__Entries with parts and joints__
"""

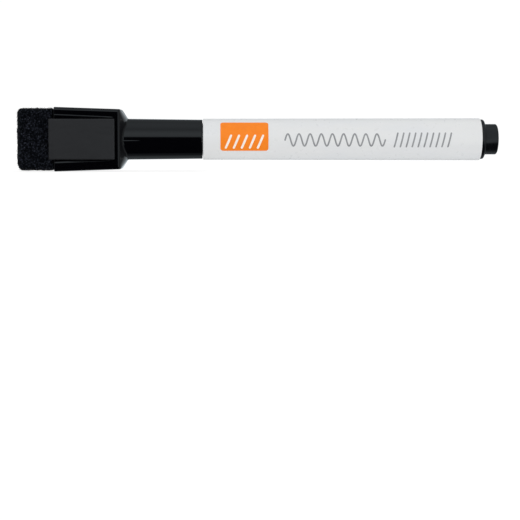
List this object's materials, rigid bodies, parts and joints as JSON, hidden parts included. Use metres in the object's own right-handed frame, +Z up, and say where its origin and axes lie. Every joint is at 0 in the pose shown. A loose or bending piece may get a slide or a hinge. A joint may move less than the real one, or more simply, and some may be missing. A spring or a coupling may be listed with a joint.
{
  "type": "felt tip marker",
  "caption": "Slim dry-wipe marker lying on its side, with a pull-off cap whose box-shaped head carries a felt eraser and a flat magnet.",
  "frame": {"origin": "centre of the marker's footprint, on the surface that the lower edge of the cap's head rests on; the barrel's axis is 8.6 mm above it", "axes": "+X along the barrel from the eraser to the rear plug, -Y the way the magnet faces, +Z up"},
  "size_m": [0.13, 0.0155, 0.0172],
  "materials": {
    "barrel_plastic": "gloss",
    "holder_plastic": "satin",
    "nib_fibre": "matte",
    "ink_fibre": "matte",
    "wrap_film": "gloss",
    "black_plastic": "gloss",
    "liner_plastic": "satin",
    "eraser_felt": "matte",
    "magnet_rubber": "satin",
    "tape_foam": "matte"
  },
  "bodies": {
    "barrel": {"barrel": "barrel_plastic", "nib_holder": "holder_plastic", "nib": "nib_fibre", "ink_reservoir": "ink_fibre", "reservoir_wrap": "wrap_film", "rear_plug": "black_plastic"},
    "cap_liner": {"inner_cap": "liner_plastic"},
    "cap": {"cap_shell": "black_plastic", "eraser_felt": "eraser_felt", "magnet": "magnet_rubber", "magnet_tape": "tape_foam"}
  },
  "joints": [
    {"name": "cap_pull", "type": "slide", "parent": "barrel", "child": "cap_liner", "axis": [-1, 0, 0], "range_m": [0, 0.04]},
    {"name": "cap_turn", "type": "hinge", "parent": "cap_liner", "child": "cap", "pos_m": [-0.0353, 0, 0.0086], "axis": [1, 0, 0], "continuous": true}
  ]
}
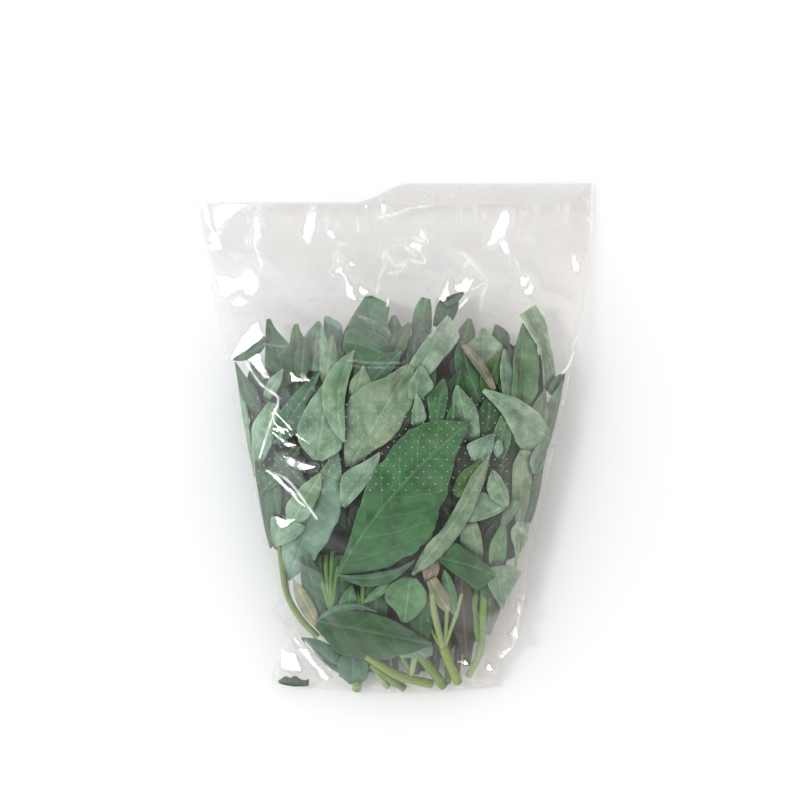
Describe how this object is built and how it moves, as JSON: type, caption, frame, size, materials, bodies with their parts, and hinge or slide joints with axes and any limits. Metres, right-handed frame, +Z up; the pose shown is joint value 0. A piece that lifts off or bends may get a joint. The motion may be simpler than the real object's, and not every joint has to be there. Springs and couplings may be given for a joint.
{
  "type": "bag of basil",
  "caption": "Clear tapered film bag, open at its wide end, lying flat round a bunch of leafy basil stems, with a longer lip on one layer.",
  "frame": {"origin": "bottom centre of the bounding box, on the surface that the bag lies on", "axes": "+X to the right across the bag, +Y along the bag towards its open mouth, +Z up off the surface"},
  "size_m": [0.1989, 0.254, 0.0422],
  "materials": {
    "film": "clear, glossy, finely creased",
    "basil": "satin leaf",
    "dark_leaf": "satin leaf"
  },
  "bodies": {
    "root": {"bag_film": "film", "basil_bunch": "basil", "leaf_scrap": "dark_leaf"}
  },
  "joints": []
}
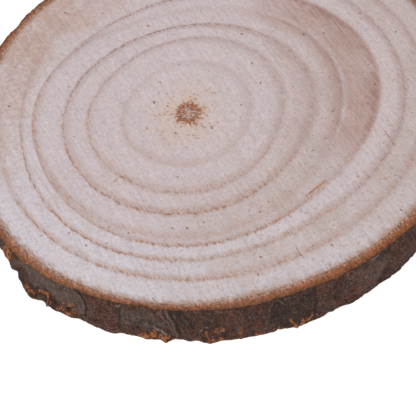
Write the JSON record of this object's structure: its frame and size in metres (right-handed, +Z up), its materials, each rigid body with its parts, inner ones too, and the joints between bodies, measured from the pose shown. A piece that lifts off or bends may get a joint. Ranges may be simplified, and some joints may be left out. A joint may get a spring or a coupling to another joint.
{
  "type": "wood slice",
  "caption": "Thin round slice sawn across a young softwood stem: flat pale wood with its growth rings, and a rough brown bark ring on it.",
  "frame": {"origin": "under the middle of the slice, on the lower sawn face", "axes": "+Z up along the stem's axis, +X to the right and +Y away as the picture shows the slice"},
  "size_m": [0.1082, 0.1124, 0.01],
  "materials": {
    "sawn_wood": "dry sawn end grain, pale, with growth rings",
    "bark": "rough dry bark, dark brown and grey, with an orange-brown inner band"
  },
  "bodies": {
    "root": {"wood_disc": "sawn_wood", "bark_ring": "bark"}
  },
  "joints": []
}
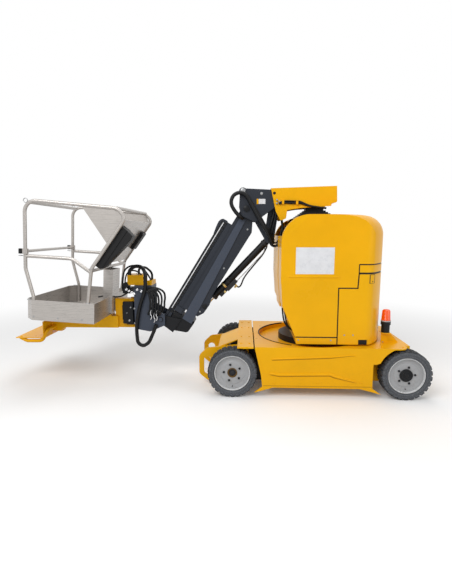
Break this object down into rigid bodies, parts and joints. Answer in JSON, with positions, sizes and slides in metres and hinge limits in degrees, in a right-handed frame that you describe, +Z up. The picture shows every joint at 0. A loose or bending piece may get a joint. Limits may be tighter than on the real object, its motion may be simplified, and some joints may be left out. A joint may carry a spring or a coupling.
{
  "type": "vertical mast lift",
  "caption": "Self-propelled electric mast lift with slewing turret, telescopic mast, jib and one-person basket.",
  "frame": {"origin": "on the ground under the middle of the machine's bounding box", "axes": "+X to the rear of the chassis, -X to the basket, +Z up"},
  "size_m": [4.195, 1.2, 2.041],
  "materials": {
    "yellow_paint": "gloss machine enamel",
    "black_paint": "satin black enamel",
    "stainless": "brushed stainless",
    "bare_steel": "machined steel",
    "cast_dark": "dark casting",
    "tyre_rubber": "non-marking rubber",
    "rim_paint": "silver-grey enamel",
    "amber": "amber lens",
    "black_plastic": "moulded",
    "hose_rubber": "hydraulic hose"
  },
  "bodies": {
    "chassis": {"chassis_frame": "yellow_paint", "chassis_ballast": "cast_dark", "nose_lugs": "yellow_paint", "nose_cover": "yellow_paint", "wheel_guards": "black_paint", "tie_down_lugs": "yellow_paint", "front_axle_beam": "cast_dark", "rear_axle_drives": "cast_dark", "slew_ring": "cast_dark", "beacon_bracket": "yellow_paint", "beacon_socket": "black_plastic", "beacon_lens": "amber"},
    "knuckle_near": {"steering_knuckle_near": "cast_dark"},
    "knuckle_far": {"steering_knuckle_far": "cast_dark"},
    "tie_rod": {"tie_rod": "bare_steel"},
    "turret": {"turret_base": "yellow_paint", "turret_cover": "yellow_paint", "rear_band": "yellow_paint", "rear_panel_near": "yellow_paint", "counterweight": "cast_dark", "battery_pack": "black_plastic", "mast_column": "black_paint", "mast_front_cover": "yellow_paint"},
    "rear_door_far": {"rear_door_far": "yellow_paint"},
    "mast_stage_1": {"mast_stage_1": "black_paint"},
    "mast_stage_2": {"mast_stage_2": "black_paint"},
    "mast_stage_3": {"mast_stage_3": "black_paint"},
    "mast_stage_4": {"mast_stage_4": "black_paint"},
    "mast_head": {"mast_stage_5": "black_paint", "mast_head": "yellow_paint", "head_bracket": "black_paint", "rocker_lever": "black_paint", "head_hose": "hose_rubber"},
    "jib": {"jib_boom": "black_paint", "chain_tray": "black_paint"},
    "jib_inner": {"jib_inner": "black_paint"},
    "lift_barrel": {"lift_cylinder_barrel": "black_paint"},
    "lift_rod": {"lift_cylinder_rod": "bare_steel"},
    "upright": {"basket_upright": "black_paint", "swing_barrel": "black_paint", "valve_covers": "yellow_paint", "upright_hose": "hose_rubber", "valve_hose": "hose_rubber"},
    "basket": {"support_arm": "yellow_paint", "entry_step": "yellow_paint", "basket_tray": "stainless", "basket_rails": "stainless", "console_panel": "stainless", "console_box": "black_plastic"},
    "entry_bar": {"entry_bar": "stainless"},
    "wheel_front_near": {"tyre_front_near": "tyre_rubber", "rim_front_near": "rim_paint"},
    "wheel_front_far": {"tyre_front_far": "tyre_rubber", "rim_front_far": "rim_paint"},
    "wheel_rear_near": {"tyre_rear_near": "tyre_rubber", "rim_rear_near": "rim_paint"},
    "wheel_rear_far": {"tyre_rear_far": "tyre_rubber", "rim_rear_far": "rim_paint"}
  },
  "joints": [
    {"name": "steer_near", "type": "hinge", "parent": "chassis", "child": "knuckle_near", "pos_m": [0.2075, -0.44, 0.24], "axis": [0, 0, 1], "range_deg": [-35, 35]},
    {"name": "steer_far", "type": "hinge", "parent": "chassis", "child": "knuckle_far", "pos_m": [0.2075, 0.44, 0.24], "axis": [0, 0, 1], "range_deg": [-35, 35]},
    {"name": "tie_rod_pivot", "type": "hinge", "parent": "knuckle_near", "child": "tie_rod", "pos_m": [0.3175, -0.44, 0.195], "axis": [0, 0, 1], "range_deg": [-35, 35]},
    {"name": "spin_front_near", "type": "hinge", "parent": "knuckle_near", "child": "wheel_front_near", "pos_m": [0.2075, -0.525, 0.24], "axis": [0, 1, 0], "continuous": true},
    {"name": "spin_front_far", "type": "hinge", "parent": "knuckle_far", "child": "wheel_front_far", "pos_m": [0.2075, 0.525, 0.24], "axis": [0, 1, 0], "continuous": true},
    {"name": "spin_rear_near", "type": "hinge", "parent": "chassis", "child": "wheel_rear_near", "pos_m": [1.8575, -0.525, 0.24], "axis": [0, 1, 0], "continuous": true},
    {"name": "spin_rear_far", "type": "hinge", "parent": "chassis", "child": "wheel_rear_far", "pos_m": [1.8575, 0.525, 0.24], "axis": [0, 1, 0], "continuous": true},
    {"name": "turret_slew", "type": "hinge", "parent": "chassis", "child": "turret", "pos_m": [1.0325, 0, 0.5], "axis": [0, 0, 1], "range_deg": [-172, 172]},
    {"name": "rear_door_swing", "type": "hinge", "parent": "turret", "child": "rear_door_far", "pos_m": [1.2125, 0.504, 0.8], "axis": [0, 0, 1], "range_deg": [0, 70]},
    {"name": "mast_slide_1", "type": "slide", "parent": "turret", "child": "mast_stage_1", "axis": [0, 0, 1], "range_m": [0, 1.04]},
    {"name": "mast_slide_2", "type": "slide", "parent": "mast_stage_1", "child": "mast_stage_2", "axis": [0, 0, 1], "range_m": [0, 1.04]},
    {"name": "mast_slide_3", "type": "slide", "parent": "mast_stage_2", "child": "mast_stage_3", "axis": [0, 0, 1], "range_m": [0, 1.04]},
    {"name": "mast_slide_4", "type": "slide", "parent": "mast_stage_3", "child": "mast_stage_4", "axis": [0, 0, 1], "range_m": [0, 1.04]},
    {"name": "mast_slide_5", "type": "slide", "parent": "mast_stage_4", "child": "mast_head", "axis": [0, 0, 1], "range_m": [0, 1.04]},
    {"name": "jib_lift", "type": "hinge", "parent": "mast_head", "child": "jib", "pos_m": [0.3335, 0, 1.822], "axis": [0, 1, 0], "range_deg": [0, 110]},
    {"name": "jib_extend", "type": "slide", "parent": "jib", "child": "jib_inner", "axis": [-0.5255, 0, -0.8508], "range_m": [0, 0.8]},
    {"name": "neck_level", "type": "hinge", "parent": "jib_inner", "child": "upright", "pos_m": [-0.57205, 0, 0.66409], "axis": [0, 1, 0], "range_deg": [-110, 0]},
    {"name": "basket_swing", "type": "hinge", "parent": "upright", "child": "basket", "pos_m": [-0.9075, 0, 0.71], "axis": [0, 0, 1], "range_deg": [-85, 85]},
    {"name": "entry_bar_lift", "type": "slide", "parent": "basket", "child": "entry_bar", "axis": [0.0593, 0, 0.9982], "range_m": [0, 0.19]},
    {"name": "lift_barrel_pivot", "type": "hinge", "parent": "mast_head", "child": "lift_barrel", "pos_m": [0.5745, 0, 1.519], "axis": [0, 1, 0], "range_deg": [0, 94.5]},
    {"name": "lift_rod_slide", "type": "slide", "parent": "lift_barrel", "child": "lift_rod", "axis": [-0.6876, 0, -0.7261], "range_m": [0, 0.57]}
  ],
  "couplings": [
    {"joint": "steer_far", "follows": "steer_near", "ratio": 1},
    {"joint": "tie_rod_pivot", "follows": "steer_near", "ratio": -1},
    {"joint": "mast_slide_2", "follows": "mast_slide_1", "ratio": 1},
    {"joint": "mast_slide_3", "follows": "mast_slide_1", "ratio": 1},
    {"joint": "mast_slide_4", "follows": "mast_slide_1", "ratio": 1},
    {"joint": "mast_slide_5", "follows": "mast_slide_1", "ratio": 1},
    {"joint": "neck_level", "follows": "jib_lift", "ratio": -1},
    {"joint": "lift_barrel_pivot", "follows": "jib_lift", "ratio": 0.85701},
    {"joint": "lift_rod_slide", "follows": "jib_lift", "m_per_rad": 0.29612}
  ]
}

"""

__Task__
Using the listing above, state the number of lines that hold "shown", with no other text.

__Worked solution__
3